Gel electrophoresis is a fundamental technique in molecular biology used to separate and analyze macromolecules like DNA, RNA, and proteins. The process works by applying an electrical field to move charged molecules through a porous gel matrix. For DNA analysis, this method sorts a mixed population of DNA fragments based primarily on their length and electrical charge. This separation is routinely used in research, forensic science, and clinical diagnostics to determine the size and quantity of specific genetic material.
The Essential Components
The foundation of the setup is the gel matrix, typically made from the polysaccharide agarose. Agarose, derived from seaweed, forms a microscopic, sieve-like network when dissolved in a liquid buffer, heated, and allowed to solidify. The concentration of the agarose directly controls the pore size within this molecular sieve. A higher percentage of agarose creates smaller pores, which is ideal for separating very small DNA fragments with greater resolution.
The gel is submerged in a running buffer, often a formulation like Tris-acetate-EDTA (TAE) or Tris-borate-EDTA (TBE). This buffer conducts the electrical current and maintains a stable pH environment. The buffer’s composition includes components that help stabilize the DNA by chelating metal ions.
The physical apparatus consists of an electrophoresis chamber and a power supply. The chamber holds the submerged gel and the running buffer, with electrodes positioned at opposite ends. The power supply generates the electrical field, creating a negative terminal (cathode) and a positive terminal (anode). This electrical potential drives the movement of the charged DNA molecules through the gel matrix.
Preparing the DNA Sample and Gel
The procedure begins with the preparation of the agarose gel. Agarose powder is mixed with the running buffer and heated until it fully dissolves. This molten solution is poured into a casting tray containing a removable plastic insert called a comb. The comb creates small indentations, or wells, in the gel as it cools and solidifies.
Once the gel has set, the comb is carefully removed, leaving the empty wells that will hold the DNA samples. The purified DNA samples are then mixed with a specialized liquid known as a loading dye. This dye serves a dual function: adding density and providing a visual tracking marker.
The first function is to add density, usually through a high concentration of glycerol or sucrose. This increased density allows the sample to sink neatly into the well at the bottom of the buffer layer rather than floating out. The second function is to provide a visual tracking marker, as the dye contains colored molecules that migrate through the gel alongside the invisible DNA.

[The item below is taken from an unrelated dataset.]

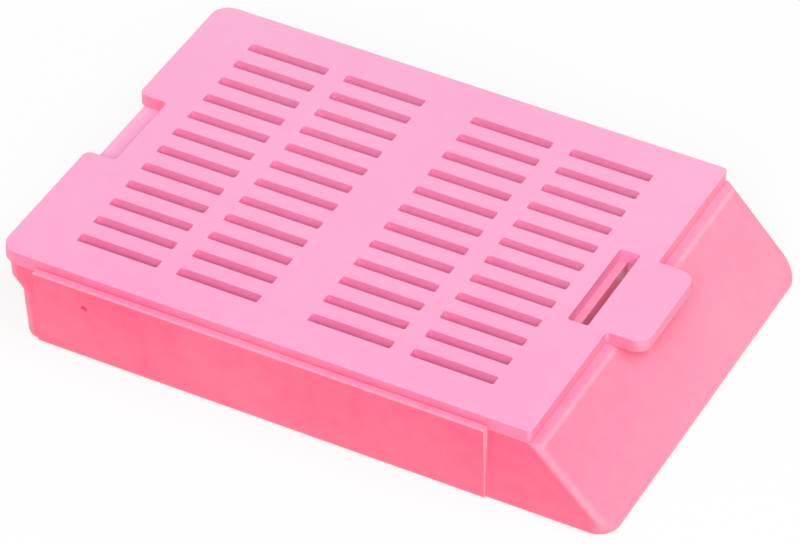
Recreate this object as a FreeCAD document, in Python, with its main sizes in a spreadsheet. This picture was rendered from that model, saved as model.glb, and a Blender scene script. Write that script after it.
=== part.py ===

The prepared samples are carefully loaded into the wells using a fine-tipped micropipette. One well is reserved for a DNA ladder, a separate sample of DNA fragments of known lengths. With the samples in place, the gel is ready to be connected to the power source.
Running the Separation
With the samples loaded, the gel tray is placed into the electrophoresis chamber, ensuring the wells are positioned near the negative electrode (cathode). The chamber is filled with running buffer to submerge the gel. The power supply is connected, applying the electrical current across the gel from the negative cathode to the positive anode.
The electrical current initiates the movement of the DNA molecules. DNA has a net negative charge due to the phosphate groups in its backbone structure. This negative charge causes the DNA to be repelled by the cathode and attracted to the positive anode, moving the fragments toward the opposite end of the gel.

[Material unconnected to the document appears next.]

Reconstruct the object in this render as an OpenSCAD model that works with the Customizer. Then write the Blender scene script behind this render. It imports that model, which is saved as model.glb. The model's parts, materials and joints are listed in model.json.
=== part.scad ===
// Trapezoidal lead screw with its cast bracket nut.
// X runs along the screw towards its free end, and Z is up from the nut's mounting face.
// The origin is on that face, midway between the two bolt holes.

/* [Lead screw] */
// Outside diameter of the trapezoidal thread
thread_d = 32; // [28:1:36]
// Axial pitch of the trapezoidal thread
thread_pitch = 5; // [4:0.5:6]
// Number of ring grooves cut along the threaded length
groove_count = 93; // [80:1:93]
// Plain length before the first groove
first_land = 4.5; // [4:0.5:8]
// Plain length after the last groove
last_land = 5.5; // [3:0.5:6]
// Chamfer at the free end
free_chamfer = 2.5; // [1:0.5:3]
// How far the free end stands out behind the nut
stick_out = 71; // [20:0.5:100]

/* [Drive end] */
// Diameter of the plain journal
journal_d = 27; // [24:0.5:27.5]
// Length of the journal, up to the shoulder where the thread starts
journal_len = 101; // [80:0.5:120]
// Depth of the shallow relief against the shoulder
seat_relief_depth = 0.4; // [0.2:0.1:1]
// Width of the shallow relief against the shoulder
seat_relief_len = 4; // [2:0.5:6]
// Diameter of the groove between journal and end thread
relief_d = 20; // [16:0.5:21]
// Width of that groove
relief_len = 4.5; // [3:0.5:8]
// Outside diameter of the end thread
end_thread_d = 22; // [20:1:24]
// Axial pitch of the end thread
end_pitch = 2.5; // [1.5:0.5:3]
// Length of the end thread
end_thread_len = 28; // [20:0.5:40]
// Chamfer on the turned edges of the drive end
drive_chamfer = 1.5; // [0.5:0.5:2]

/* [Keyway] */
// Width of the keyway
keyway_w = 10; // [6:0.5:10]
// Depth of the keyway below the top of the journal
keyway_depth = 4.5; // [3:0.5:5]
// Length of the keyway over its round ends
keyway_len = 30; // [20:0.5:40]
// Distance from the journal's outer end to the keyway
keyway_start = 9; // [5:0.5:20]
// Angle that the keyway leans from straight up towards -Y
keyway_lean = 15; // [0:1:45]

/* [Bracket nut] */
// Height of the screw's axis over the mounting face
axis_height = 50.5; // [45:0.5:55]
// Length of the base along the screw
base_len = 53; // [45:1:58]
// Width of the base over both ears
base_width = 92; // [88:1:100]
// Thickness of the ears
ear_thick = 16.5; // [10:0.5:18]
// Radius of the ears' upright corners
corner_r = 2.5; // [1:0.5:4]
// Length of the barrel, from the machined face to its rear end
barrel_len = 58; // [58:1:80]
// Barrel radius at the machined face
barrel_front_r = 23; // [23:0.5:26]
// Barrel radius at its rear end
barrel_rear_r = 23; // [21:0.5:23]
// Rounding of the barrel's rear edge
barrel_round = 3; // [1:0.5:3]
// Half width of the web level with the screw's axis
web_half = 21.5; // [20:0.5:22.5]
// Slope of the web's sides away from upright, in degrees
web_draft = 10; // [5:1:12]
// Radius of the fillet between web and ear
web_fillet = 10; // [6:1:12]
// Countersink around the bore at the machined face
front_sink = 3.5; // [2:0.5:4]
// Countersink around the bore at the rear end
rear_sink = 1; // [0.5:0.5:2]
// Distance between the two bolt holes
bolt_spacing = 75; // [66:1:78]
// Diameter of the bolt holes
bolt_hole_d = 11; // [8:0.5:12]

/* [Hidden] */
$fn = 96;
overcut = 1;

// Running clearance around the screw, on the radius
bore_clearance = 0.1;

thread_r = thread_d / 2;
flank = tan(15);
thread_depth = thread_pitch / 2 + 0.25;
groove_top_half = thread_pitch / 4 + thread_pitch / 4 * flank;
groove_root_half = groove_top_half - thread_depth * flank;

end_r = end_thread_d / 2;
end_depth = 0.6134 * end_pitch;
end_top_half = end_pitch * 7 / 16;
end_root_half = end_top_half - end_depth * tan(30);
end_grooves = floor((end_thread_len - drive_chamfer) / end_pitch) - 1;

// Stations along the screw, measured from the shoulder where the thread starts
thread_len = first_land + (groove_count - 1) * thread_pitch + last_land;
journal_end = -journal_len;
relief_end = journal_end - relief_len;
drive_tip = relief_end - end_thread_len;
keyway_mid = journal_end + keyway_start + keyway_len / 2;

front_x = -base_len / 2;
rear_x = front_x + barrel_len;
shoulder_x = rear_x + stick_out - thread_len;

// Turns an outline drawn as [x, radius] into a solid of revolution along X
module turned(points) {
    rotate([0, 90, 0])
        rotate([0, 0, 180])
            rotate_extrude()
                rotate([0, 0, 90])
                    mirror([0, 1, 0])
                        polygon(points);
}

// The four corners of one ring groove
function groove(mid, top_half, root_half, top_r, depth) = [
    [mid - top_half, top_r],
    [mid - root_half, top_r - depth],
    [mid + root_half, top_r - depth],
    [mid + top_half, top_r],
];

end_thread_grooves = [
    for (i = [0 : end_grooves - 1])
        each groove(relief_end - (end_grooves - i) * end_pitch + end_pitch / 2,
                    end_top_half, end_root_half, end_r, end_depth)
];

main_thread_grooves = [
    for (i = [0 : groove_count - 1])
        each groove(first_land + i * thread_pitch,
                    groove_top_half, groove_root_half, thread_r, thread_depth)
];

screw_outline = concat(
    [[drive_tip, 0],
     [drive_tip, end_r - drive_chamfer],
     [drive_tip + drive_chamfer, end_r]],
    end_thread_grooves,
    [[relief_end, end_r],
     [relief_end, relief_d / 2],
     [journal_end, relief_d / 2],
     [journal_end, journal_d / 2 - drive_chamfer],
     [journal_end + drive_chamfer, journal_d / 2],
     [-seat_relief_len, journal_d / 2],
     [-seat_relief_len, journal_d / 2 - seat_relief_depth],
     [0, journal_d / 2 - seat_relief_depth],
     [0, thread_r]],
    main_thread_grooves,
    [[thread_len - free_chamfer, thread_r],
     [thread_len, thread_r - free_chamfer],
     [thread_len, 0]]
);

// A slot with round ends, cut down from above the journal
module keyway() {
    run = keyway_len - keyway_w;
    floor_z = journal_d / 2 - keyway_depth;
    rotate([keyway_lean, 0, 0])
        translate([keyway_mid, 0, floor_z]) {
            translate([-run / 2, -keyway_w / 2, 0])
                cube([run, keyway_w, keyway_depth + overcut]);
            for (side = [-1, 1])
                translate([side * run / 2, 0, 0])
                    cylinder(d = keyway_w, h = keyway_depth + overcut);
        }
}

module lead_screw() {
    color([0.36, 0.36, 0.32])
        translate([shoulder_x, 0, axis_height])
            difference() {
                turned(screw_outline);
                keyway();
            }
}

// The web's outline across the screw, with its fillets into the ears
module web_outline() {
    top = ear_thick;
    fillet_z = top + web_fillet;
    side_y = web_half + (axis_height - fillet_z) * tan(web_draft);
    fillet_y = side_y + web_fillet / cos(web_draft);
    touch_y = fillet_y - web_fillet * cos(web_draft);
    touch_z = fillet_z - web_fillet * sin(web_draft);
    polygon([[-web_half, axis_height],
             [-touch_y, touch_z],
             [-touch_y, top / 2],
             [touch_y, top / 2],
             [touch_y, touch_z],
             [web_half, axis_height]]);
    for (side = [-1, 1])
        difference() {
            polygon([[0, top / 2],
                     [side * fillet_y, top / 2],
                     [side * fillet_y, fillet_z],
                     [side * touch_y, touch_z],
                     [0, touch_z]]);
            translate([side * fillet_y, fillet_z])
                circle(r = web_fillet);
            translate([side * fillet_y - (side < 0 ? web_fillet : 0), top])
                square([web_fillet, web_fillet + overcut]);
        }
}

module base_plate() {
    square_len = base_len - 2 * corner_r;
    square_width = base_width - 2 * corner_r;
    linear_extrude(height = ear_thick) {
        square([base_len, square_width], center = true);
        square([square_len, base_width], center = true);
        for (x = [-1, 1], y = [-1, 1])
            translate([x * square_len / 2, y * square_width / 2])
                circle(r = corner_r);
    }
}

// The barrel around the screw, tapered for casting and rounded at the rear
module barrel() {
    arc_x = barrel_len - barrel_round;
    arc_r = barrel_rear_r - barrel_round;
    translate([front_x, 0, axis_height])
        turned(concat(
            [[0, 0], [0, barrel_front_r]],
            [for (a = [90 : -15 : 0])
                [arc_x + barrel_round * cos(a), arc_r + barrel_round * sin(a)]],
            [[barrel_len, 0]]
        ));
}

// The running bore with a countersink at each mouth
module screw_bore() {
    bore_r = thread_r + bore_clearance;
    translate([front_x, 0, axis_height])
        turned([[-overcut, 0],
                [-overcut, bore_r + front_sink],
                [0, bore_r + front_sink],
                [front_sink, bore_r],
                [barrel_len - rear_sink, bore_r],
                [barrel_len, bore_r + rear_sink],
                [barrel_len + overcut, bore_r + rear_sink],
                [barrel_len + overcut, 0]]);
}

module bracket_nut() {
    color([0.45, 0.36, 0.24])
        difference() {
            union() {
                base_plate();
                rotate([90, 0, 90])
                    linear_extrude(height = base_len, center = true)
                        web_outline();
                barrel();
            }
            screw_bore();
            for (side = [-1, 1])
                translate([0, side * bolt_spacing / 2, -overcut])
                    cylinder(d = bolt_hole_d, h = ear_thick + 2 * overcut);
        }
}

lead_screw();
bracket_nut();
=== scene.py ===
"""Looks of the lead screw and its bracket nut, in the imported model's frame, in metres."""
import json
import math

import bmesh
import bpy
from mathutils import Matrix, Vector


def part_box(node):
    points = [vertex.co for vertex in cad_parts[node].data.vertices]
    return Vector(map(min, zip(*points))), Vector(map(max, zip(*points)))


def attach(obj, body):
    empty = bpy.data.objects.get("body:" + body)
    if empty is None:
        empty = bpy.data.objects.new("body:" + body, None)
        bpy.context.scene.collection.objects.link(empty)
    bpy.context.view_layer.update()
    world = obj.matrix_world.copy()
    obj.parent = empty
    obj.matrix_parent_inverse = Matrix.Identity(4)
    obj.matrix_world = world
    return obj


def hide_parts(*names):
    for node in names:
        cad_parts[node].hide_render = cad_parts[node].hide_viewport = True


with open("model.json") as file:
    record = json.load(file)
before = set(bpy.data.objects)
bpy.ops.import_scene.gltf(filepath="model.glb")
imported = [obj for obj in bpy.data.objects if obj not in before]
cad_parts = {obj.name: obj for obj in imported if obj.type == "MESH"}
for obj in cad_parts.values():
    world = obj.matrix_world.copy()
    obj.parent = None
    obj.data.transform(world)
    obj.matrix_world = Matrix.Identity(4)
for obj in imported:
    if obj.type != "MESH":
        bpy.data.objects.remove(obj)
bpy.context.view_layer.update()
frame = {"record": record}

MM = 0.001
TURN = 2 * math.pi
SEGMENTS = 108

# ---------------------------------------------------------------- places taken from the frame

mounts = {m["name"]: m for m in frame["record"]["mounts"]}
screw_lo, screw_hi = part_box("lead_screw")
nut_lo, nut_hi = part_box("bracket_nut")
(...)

The separation relies on molecular sieving within the agarose matrix. As the DNA molecules are pulled through the electrical field, they navigate the dense network of agarose fibers. Smaller DNA fragments encounter less resistance, allowing them to travel faster and cover a greater distance. Conversely, larger DNA fragments are slowed down, resulting in a shorter migration distance. The run is monitored using the colored tracking dye and stopped when the fastest dye front reaches the opposite edge of the gel.
Visualization and Interpreting the Results
Once the electrical current is stopped, the DNA fragments are separated by size but remain invisible. To visualize the results, the gel must be stained with a DNA-binding fluorescent dye. Dyes such as ethidium bromide or its safer alternatives, like SYBR Green, are used. These molecules insert themselves, or intercalate, between the bases of the DNA double helix.
After staining, the gel is placed on a UV transilluminator. When exposed to ultraviolet light, the intercalated dye molecules emit visible light. The DNA appears as bright, distinct bands, with each band representing a collection of millions of DNA fragments that are all the same length. The intensity of a band is directly related to the amount of DNA present in that specific group of fragments.
The most important tool for interpretation is the DNA ladder, run in a separate lane alongside the unknown samples. The ladder consists of fragments of known base pair lengths, creating a series of distinct bands that act as a ruler. By comparing the migration distance of an unknown band to the corresponding bands in the ladder, researchers can determine the base pair length of the DNA fragment.